裁判例結果詳細
最高裁判所判例集
- 事件番号
昭和25(し)64
- 事件名
窃盗被告事件の控訴棄却決定についての異議申立棄却決定に対する特別抗告
- 裁判年月日
昭和26年4月13日
- 法廷名
最高裁判所第二小法廷
- 裁判種別
決定
- 結果
その他
- 判例集等巻・号・頁
刑集 第5巻5号902頁
- 原審裁判所名
大阪高等裁判所
- 原審事件番号
- 原審裁判年月日
昭和25年10月21日
- 判示事項
一 特別抗告について刑訴法第四一一条の準用があるか
二 保釈決定謄本と異つた制限住居に宛てた付郵便送達の効力
三 特別抗告において原決定を取り消さなければ着しく正義に反するものと認められる事例
- 裁判要旨
一 そして最高裁判所が正義を維持するため発動する職権破棄権は本件のような場合には当然にこれを保有するものというべきであるから本件特別抗告については刑訴法第四一一条の準用があるものと解するのが正当である。
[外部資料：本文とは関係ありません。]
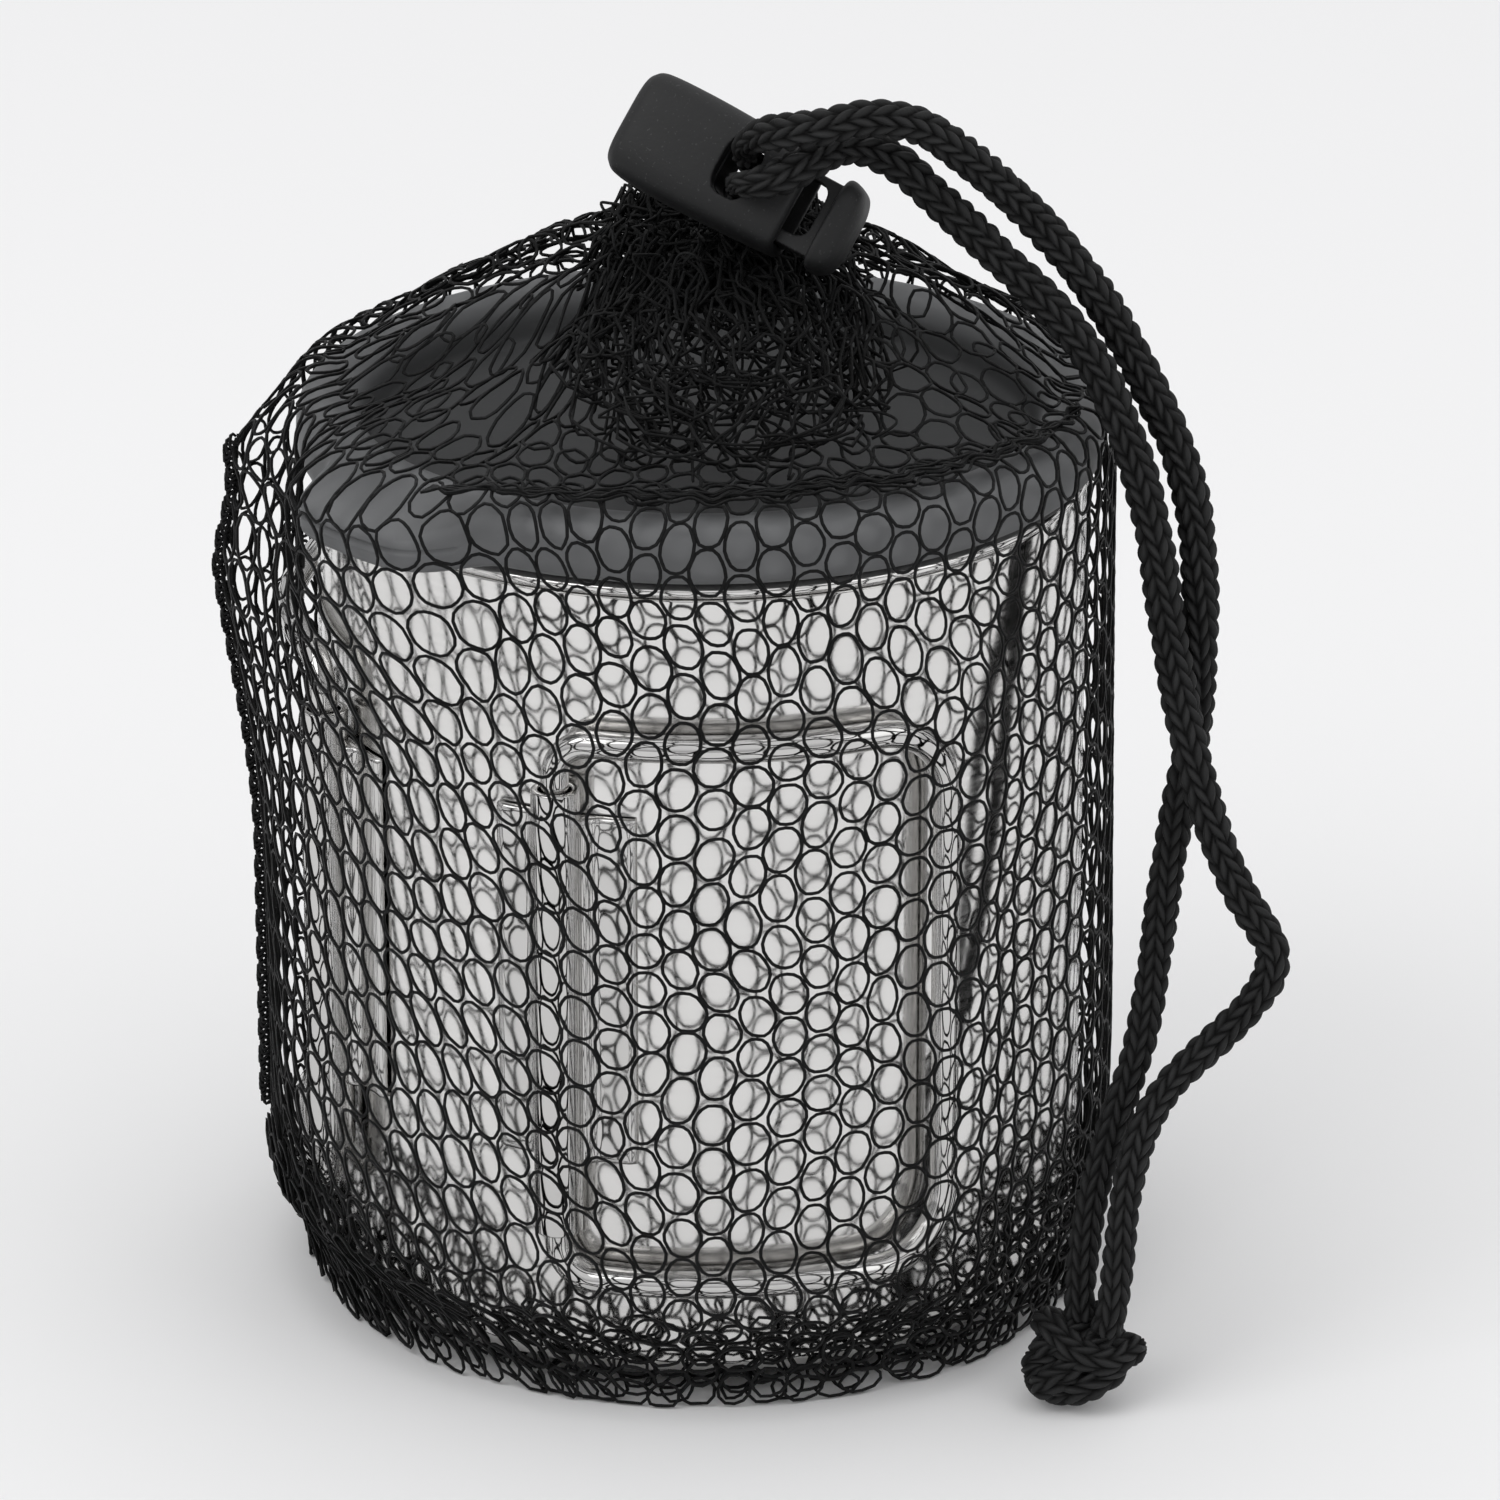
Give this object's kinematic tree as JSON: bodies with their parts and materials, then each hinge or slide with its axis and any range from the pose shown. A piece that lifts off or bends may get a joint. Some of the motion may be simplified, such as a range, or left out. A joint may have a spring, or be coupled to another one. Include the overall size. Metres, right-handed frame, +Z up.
{
  "type": "packed camping mug with folding handles",
  "caption": "Steel camping mug with folding wire handles and a press-in lid, packed in a knitted drawstring bag with a cord lock.",
  "frame": {"origin": "middle of the flat underside of the bag, on the surface it stands on, on the mug's axis", "axes": "+Z up along the mug's axis; -Y towards the front folding handle; the cords hang at +X"},
  "size_m": [0.1201, 0.0954, 0.1388],
  "materials": {
    "steel": "mirror polished stainless",
    "wire": "polished stainless wire",
    "lid_plastic": "smooth satin grey",
    "seal_rubber": "silicone",
    "net": "black knitted polyester net",
    "lock_plastic": "fine matte black",
    "spring_steel": "bright spring wire",
    "cord": "black braided polyester"
  },
  "bodies": {
    "mug": {"outer_wall": "steel", "inner_wall": "steel", "base_cap": "steel", "front_hinge_plate": "steel", "side_hinge_plate": "steel"},
    "front_handle": {"front_handle": "wire"},
    "side_handle": {"side_handle": "wire"},
    "lid": {"lid_body": "lid_plastic", "lid_seal": "seal_rubber"},
    "bag": {"bag_wall": "net", "bag_base": "net", "bottom_seam": "net", "side_seam": "net", "hem_channel": "net", "hem_frill": "net", "drawstring_loop": "cord", "lock_body": "lock_plastic", "lock_spring": "spring_steel", "rear_cord": "cord", "near_cord": "cord", "end_knot": "cord"},
    "plunger": {"lock_plunger": "lock_plastic"}
  },
  "joints": [
    {"name": "bag_lift", "type": "slide", "parent": "mug", "child": "bag", "axis": [0, 0, 1], "range_m": [0, 0.15], "deforming": ["bag_wall", "bag_base", "bottom_seam", "side_seam"]},
    {"name": "lid_lift", "type": "slide", "parent": "mug", "child": "lid", "axis": [0, 0, 1], "range_m": [0, 0.0375]},
    {"name": "front_handle_hinge", "type": "hinge", "parent": "mug", "child": "front_handle", "pos_m": [-0.01524, -0.04234, 0], "axis": [0, 0, -1], "range_deg": [0, 150]},
    {"name": "side_handle_hinge", "type": "hinge", "parent": "mug", "child": "side_handle", "pos_m": [-0.04062, -0.01937, 0], "axis": [0, 0, 1], "range_deg": [0, 150]},
    {"name": "plunger_press", "type": "slide", "parent": "bag", "child": "plunger", "axis": [-0.8581, 0.3575, 0.3685], "range_m": [0, 0.0034], "stiffness_N_per_m": 400, "springref_m": -0.003, "deforming": ["lock_spring"]}
  ],
  "couplings": [
    {"joint": "lid_lift", "follows": "bag_lift", "ratio": 0.25},
    {"joint": "front_handle_hinge", "follows": "bag_lift", "rad_per_m": 17.4},
    {"joint": "side_handle_hinge", "follows": "bag_lift", "rad_per_m": 17.4}
  ]
}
二 被告人(控訴申立人)に対し、保釈決定原本に記載された制限住居とまつたく異つた制限住居を記載した謄本が送達せられ、被告人はそれを正しい謄本と信じて謄本記載の制限住居に居住していた場合に、控訴裁判所が原本記載の制限住居に宛てて控訴趣意書提出最終日通知書の送達を試み、それが不送達になつたのち、さらに同所に宛てて郵便に付する送達の方法をとり、右通知書は現実にも被告人に到達しなかつたが、同裁判所は控訴趣意書不提出の理由で控訴棄却の決定をしたのに対し、被告人から右事情を述べて異議の申立をしたにも拘らず、原決定が前記郵便に付する送達は有効であるとして異議申立を棄却したのは、刑訴規則第六三条の解釈を誤つた違法があり、刑訴第四一一条を準用して原決定を取り消されなければ著しく正義に反するものと認められる。